Social media happenings I will never understand:

1. Farmville: Agri-vation of the worst kind
2. Twitter rage: Just unfollow Piers Morgan if he annoys you that much
3. Measurements of online influence

Take Klout ('the standard measure of online influence', according to its biog); a tweet from Mo Krochmal asking if anyone understood +k sent me to the site this evening to see what he was talking about.
I still don't know what +k is, but I found myself in a section that told me what I was influential in and how long for.
Just have a look:

Oh yes, I am influential about Cupcake.
I've never baked them, I certainly don't tweet about them - hell, I don't even eat them - but I am influential about them.
It's possible Cupcake is a geographical place where tweets are enshrined in tablets of stone and Cupcakeians (Cupcakealonians?) live their lives according to 140char observations, but... possibly it's because I have two Twitter contacts - @Cupcake_Rev and @Cupcakesincity? I genuinely don't know how else to explain it.
Drilling down further into this ego-bruising data, my influence in Cupcake lasts 33 hours - the same as it does for Journalism.

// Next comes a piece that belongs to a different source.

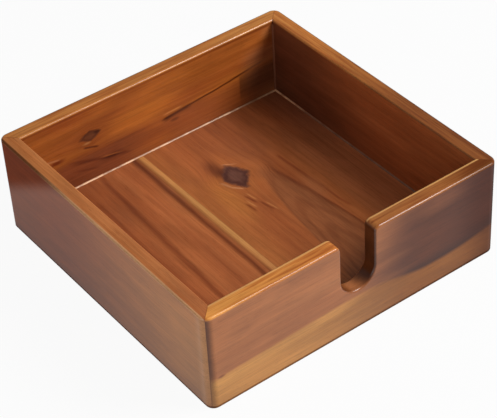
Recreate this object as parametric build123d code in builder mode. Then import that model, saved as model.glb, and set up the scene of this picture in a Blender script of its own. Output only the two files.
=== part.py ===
from build123d import *
import os
from math import sqrt

# Square wooden napkin tray with a finger notch in its front wall, in millimetres.
# Four mitred walls, held by a blind spline in each corner, carry a floor of two glued boards
# in a groove. Origin: middle of the base on the table. +Z up, the notched front wall at -Y.

# --- driving dimensions ---------------------------------------------------------------------
box_width = 190.0  # outside, along X
box_depth = 190.0  # outside, along Y
box_height = 61.5
wall_thickness = 9.0
corner_radius = 5.0  # upright outer corners
arris_radius = 1.3  # eased edges of the rim, the notch and the foot

floor_thickness = 7.0
floor_recess = 4.0  # height of the floor's underside above the table
groove_depth = 4.0  # how far the floor reaches into each wall
groove_play = 0.2  # headroom above the floor's edge in its groove
expansion_gap = 0.4  # room left beyond the floor's edge for the wood to swell
floor_seam = -11.0  # X of the glue line between the two floor boards

notch_width = 22.0
notch_sill = 15.5  # lowest point of the notch above the floor
notch_lip_radius = 3.5  # rounded shoulders where the notch meets the rim

spline_thickness = 2.0
spline_cover = 2.0  # wood left between a spline and the faces of the walls
spline_end_cover = 6.0  # wood left above and below a spline
spline_play = 0.1  # glue room on every side of a spline

# --- sizes that follow ----------------------------------------------------------------------
inside_width = box_width - 2 * wall_thickness
inside_depth = box_depth - 2 * wall_thickness
floor_top = floor_recess + floor_thickness
groove_top = floor_top + groove_play
notch_bottom = floor_top + notch_sill
notch_radius = notch_width / 2
notch_arc_height = notch_bottom + notch_radius

# A spline crosses its mitre at a right angle. Its middle stands spline_inset in from both outer
# faces, and its length leaves the same cover towards the outside as towards the inside.
spline_inset = wall_thickness - spline_cover - spline_thickness / sqrt(8)
spline_length = 2 * (sqrt(2) * (spline_inset - spline_cover) - spline_thickness / 2)
spline_bottom = groove_top + spline_end_cover
spline_height = box_height - spline_end_cover - spline_bottom

corners = {
    "front_left": (-1, -1),
    "front_right": (1, -1),
    "back_left": (-1, 1),
    "back_right": (1, 1),
}
walls = {
    "front_wall": Vector(0, -1),
    "back_wall": Vector(0, 1),
    "left_wall": Vector(-1, 0),
    "right_wall": Vector(1, 0),
}

os.makedirs("parts", exist_ok=True)


def save(piece, label):
    """Names a finished piece and writes it."""
    piece.part.label = label
    export_step(piece.part, f"parts/{label}.step")


def spline_place(side_x, side_y):
    """Where a corner's spline stands, turned square across the mitre."""
    x = side_x * (box_width / 2 - spline_inset)
    y = side_y * (box_depth / 2 - spline_inset)
    return Location((x, y, spline_bottom), (0, 0, 45 * side_x * side_y))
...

The other topics are broadly there (not sure about 'business' but maybe my UCLan course links have played a part) and there may be a deeper moral here but, for me, the lesson is simply this: When it comes to social media influence measurements, take it all with a large pinch of chocolate frosting.
* If the admittedly-obscure title of this post doesn't ring any vague bell, I urge you to go and buy Pratt of the Argus by David Nobbs. Forget McNaes - this is the definitive book a regional news journalist needs to know by heart.